• To do:
Retype, exactly as written, every line from the one containing "clear_scene()" down to the one containing "for node in", including both, and nothing else.

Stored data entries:

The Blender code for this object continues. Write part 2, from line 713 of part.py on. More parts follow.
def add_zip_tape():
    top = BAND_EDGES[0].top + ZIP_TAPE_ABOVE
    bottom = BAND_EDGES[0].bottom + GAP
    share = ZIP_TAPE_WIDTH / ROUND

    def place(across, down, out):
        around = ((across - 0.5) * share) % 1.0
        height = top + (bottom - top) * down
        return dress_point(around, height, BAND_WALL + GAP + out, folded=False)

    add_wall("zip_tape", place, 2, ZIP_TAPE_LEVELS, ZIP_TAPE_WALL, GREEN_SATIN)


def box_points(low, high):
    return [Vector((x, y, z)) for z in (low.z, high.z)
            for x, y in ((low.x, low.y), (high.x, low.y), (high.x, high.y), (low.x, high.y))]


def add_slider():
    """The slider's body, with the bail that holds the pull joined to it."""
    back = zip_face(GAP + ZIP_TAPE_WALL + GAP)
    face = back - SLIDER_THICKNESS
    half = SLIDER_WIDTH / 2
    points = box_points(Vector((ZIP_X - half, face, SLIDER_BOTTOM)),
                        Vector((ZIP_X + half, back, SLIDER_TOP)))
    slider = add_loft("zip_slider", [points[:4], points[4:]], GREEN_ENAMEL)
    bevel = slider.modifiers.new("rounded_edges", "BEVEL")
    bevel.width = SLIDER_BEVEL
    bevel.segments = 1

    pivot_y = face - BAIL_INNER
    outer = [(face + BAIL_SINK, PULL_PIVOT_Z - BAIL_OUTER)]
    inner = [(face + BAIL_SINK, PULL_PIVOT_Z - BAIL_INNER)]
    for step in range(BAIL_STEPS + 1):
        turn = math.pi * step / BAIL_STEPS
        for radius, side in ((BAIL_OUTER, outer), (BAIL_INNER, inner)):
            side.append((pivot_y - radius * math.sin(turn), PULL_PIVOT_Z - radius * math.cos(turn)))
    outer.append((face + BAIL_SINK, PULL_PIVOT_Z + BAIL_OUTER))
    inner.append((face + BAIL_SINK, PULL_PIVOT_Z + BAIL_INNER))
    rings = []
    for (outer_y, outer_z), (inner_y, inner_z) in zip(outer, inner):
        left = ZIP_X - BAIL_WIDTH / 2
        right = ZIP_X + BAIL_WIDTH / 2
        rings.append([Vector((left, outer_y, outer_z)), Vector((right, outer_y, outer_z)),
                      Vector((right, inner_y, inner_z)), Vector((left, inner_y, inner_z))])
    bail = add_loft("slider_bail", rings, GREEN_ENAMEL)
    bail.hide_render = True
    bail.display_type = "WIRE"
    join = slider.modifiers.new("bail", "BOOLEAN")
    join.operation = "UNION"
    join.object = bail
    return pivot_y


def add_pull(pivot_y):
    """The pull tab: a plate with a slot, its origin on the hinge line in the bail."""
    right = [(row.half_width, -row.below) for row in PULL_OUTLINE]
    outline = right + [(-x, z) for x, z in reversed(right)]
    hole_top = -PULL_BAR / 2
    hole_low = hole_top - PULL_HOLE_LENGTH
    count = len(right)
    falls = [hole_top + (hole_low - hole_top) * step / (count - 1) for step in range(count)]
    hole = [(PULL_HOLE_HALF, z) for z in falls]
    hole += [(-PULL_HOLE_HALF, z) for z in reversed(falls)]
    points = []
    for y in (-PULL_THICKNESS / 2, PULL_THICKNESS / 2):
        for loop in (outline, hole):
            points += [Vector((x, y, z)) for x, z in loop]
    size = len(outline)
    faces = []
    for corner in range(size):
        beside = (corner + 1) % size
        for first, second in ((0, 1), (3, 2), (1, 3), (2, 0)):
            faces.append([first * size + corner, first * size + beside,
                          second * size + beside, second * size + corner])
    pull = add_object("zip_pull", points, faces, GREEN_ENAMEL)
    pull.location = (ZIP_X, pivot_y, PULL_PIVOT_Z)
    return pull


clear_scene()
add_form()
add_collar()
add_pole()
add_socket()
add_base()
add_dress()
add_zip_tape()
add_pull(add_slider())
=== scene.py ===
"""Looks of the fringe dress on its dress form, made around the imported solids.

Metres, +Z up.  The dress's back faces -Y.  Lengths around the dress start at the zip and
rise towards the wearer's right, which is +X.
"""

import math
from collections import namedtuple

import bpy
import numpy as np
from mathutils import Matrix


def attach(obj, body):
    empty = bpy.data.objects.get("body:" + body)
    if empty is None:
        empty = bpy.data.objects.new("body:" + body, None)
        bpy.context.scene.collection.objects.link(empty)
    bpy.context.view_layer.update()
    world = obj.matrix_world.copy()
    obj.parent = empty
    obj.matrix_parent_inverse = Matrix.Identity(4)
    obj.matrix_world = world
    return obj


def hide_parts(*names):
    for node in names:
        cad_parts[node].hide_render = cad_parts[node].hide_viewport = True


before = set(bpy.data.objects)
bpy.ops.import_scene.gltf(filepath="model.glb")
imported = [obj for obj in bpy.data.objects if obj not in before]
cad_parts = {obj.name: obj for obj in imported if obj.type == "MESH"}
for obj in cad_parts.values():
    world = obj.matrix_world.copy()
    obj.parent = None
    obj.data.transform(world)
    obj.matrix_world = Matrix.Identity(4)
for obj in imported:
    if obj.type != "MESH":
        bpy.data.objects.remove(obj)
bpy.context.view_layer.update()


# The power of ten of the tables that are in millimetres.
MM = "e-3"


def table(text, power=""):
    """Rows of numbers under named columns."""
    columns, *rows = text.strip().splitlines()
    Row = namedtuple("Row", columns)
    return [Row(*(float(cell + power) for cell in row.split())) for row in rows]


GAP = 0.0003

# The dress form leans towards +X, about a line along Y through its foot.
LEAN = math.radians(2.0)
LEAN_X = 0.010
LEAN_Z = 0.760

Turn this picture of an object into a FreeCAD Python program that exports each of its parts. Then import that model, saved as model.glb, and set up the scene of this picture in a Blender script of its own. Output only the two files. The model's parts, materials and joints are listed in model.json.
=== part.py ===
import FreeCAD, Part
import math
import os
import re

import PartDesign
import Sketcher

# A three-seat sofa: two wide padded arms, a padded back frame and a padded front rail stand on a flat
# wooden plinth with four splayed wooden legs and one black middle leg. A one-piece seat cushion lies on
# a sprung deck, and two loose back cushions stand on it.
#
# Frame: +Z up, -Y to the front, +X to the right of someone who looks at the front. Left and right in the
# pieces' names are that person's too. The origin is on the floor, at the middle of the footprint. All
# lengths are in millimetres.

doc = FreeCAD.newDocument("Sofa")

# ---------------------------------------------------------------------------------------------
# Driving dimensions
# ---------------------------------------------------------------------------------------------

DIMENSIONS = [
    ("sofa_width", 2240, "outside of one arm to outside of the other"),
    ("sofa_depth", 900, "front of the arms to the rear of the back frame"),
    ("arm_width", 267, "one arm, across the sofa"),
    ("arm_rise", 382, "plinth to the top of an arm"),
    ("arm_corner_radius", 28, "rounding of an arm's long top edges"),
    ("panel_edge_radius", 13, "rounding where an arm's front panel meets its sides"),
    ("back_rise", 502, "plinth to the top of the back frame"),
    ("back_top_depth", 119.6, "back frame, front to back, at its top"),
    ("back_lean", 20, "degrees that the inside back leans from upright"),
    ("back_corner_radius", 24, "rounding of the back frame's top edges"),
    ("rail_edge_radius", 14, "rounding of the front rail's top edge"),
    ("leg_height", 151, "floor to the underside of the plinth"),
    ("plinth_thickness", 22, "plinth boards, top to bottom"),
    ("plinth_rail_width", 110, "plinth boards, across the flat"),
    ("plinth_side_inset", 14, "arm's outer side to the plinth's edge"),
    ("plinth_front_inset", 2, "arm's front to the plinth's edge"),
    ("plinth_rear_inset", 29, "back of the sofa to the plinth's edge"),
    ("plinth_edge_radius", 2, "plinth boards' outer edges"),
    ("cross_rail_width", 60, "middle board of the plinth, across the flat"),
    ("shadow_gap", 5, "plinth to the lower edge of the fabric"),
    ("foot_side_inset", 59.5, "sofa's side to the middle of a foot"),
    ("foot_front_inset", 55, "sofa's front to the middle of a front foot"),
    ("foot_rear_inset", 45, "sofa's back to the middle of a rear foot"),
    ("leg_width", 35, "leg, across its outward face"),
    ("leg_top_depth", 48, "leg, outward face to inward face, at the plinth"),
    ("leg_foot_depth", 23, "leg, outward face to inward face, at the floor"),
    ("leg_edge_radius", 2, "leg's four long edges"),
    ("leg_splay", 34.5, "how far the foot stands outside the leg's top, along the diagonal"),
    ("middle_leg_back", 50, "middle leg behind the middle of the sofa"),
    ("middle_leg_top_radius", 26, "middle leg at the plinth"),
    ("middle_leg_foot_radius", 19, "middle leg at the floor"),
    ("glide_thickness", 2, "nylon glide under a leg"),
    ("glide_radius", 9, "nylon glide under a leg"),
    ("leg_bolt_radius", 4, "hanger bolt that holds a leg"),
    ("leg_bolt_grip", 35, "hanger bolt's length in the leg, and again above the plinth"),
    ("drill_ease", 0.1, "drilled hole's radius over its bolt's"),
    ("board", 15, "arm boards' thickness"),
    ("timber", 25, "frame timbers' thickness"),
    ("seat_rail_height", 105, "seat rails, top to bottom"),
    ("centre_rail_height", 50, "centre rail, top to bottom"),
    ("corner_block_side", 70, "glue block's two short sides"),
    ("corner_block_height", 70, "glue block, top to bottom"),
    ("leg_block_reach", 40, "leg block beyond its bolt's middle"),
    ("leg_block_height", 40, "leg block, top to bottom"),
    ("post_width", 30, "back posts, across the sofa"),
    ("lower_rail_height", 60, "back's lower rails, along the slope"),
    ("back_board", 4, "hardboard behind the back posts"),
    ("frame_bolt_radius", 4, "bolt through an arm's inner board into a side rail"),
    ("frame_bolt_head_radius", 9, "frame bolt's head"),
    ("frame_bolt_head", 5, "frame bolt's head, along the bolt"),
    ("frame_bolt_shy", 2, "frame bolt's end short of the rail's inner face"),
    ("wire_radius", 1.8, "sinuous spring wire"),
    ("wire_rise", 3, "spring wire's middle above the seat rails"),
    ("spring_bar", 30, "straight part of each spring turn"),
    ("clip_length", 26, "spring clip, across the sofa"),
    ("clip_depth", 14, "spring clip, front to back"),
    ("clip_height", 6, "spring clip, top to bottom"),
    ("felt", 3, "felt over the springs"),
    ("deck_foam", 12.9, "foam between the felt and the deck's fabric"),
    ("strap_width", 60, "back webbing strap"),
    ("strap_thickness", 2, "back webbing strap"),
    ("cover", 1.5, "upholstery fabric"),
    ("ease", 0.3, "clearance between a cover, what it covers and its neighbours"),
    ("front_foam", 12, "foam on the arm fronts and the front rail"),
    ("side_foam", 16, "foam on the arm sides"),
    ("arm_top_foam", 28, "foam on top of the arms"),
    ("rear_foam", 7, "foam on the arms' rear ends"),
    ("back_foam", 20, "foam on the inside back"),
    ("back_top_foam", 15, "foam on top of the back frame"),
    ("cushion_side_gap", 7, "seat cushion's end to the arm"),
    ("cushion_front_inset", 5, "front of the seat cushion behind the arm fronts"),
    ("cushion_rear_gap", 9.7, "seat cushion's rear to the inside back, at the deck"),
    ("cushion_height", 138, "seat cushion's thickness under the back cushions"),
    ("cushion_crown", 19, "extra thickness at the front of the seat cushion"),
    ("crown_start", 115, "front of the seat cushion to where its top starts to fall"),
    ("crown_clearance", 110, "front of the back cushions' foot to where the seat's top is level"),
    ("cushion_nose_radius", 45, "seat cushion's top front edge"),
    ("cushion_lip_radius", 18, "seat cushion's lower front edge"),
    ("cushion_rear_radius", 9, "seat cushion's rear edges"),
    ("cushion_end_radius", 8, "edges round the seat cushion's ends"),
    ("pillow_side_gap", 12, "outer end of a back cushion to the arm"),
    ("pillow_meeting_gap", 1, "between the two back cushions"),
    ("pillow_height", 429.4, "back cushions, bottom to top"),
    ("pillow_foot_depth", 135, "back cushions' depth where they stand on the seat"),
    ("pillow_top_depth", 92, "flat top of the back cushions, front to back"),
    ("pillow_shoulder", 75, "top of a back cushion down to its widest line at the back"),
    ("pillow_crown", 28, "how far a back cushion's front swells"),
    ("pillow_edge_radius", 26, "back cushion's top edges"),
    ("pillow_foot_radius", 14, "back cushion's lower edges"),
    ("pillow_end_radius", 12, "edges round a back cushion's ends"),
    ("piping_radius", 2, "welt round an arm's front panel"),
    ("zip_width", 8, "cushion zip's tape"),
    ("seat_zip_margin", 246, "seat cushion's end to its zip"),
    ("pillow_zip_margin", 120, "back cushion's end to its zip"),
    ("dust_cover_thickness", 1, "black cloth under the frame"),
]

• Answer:
clear_scene()
add_form()
add_collar()
add_pole()
add_socket()
add_base()
add_dress()
add_zip_tape()
add_pull(add_slider())
=== scene.py ===
"""Looks of the fringe dress on its dress form, made around the imported solids.

Metres, +Z up.  The dress's back faces -Y.  Lengths around the dress start at the zip and
rise towards the wearer's right, which is +X.
"""

import math
from collections import namedtuple

import bpy
import numpy as np
from mathutils import Matrix


def attach(obj, body):
    empty = bpy.data.objects.get("body:" + body)
    if empty is None:
        empty = bpy.data.objects.new("body:" + body, None)
        bpy.context.scene.collection.objects.link(empty)
    bpy.context.view_layer.update()
    world = obj.matrix_world.copy()
    obj.parent = empty
    obj.matrix_parent_inverse = Matrix.Identity(4)
    obj.matrix_world = world
    return obj


def hide_parts(*names):
    for node in names:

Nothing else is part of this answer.